Once you have a spec ID, pass it to hokusai model register with --benchmark-spec-id:

hokusai model register \
--token-id TICKER \
--benchmark-spec-id <spec_id> \
--model-path ./models/final_model.pkl
FlagDescription
--token-idThe token ticker for your model (e.g. CHEST).
--benchmark-spec-idThe UUID of the BenchmarkSpec to evaluate against. Spec IDs look like bs-abc123.
--model-pathLocal path to the serialized model artifact.

The CLI:

  1. Fetches the spec via HOKUSAI_API_KEY and prints a Resolved benchmark spec … confirmation line.
  2. Derives metric and baseline from eval_spec.primary_metric automatically.
  3. Uploads the model artifact to MLflow.
  4. Tags both the MLflow run and the registered model version with benchmark_spec_id for provenance.
  5. Validates that the model meets the spec's primary_metric.threshold before marking the version REGISTERED.

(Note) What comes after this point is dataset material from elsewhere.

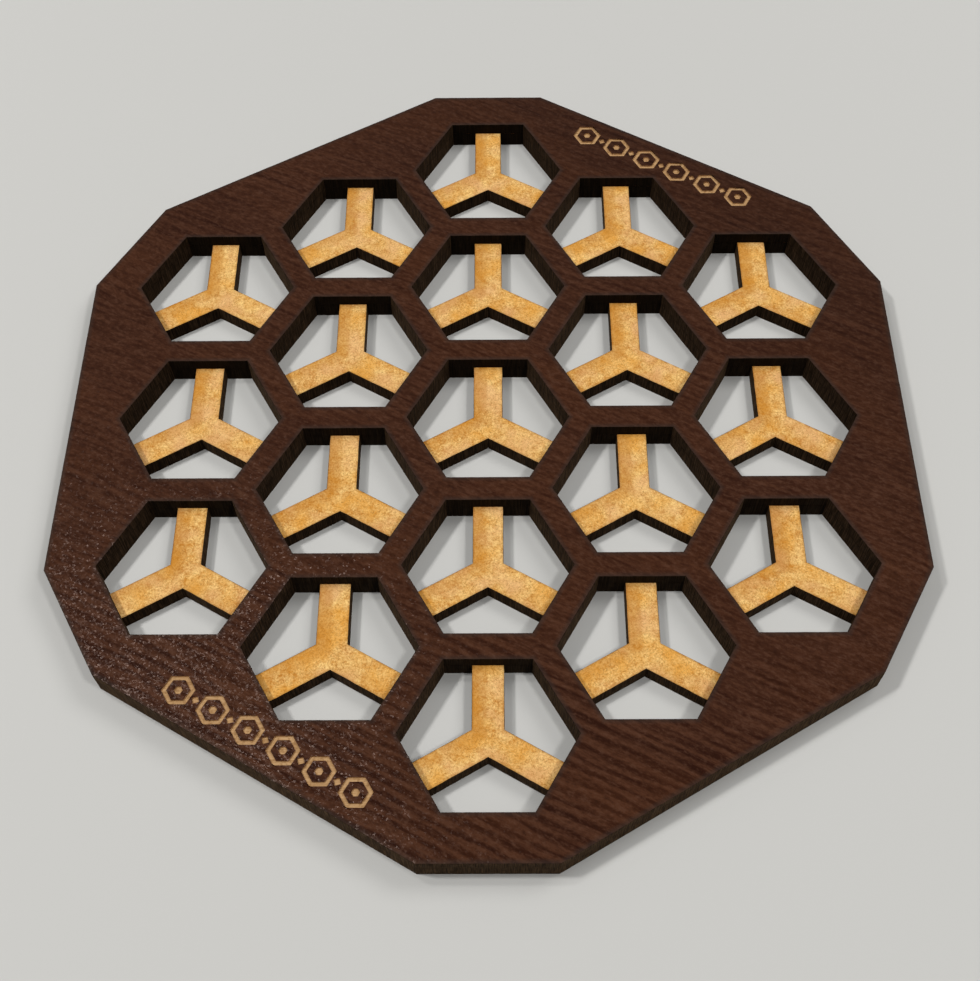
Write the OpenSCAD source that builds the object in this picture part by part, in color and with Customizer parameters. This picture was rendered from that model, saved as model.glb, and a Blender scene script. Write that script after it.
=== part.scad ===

If you need to override the auto-derived values, --metric and --baseline may still be supplied explicitly; the CLI will emit a warning and use your overrides. When --benchmark-spec-id is omitted entirely, --metric and --baseline are required (legacy mode).

Legacy scalar fields are auto-uplifted at runtime

Specs created before migration 014 use scalar columns (metric_name, metric_direction, baseline_value) instead of eval_spec. The runtime translation module spec_translation.py (in hokusai-data-pipeline) synthesizes an equivalent eval_spec automatically when one is absent, so existing specs continue to work without any user action. New specs should populate eval_spec directly.